TOP 10 Tractor Tire Care Tips

Farm tractor tires and implement tires represent a significant portion of any farm’s operating budget, so it makes total sense to get as much wear and performance out of your tires as possible.

Here are 10 tractor tire maintenance tips to help you maximize your tire investment:

Study the manual – Understanding the equipment and tire manuals will help you identify the do’s and don’ts. Manuals list the basic instructions on vehicle and tire care, as well as advice on troubleshooting frequent problems.

Learn about your tires’ specification – There’ a wealth of information in the tractor tire’s specifications, including its height, width, diameter, model number, size of the tractor tire, and the recommended tire pressure and weight. Here’s a related blog post on reading a tire sidewall.

Inflate properly – Nothing is more important than keeping your farm tires properly inflated. A tire operating outside of the specified inflation range is a problem waiting to happen – probably sooner rather than later. The farmer may have a tire not suited for his or her application, or the farmer may need to adjust the speed or load to ensure the tire is operating within these boundaries. Damage is inflicted on any tire that operates outside of these limits and will eventually lead to failure.

Inflate to the air pressure that is appropriate for the most demanding application for each tire. This critical information is contained in the tire manufacturer’s data book. The load and inflation tables show the speed range, inflation range and the load range for each tire.

Regularly check air pressure — Air pressures should be taken when the tractor tires have not been running and considered to be at a “cold” temperature. Checking tires first thing in the morning is best since they have been sitting overnight.

Air pressures taken after the tractor tire has been running will be higher than the “cold” air pressures and can be misleading. If you reduce your pressure after taking a warm inflation pressure, you likely will end up in an under-inflation situation. Under inflation of any tractor tire can result in sidewall deflection that extends beyond the deflection parameters of the sidewall, resulting in tire damage.
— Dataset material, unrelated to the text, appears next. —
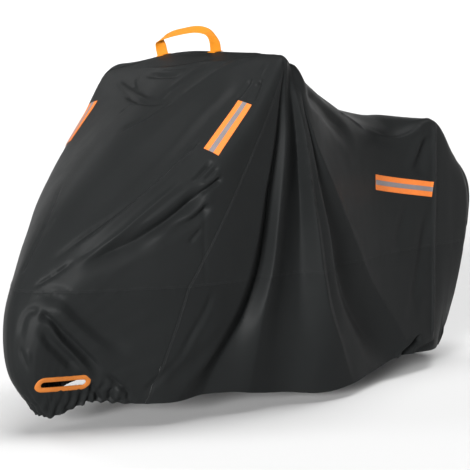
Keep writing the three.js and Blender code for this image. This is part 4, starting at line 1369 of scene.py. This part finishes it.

Don’t overload tractor or implement – Each tractor tire has a load capacity as mentioned above. Carrying load that is way above the recommended load for the tractor or implement will cause damage and increase the tread wear rate. This critical information is contained in the tire manufacturer’s data book.

Visually inspect tractor tires – Look for abnormalities in the tread pattern and sidewall, such as bulges cracks and tears. Also, if you see signs of irregular wear in the tread, this could mean the tire is not being used properly for the application (most often is under inflated) or there is an issue with the equipment. Either way, detecting irregular wear early will help you correct the problem before too much damage is done. Your implement and tire dealers can help you evaluate.

Clean tractor tires before storing – Properly storing your farm tires over the winter or when they are not in use will certainly extend their life. The first step is to clean them before storage.

Tractor tires typically accumulate brake dust, road grime, and dirt. This gunk can be harmful to the tire if it is allowed to stay on for extended periods of time. Use soap, water and a good tire brush. Then wipe the tires down completely and allow them to air dry.

Place tractor tires in airtight storage — Once your tires are clean and dry, store them in an airtight bag. Airtight storage is necessary to prevent the lubricating oil within the tire from evaporating during storage. The best airtight containers to use are airtight plastic bags like lawn or garden bags. When you place the tires in these bags, try to get out as much air as possible.

Store them upright in a cool, dry place — Store tractor tires in an upright position, not lying down flat or stacked if possible. Make sure to keep them in a cool, dry place away from the sun. Click here for informative video on tractor tire storage.

Watch the speedFarm tractor tires are spending more and more time on the road these days as farmers work tracts that are more spread out. Most farm tires have a maximum speed rating of 25 miles per hour or less. When drivers go faster than their recommended speeds, they generate an excessive amount of heat in the tires. This heat breaks down the rubber in the tires, separating interior liners and belts. Not a good thing as you can imagine!

Overall, use the tire manufacturer data book and your trusted tire dealer to help you develop a consistent tire maintenance program that will save you considerable dollars.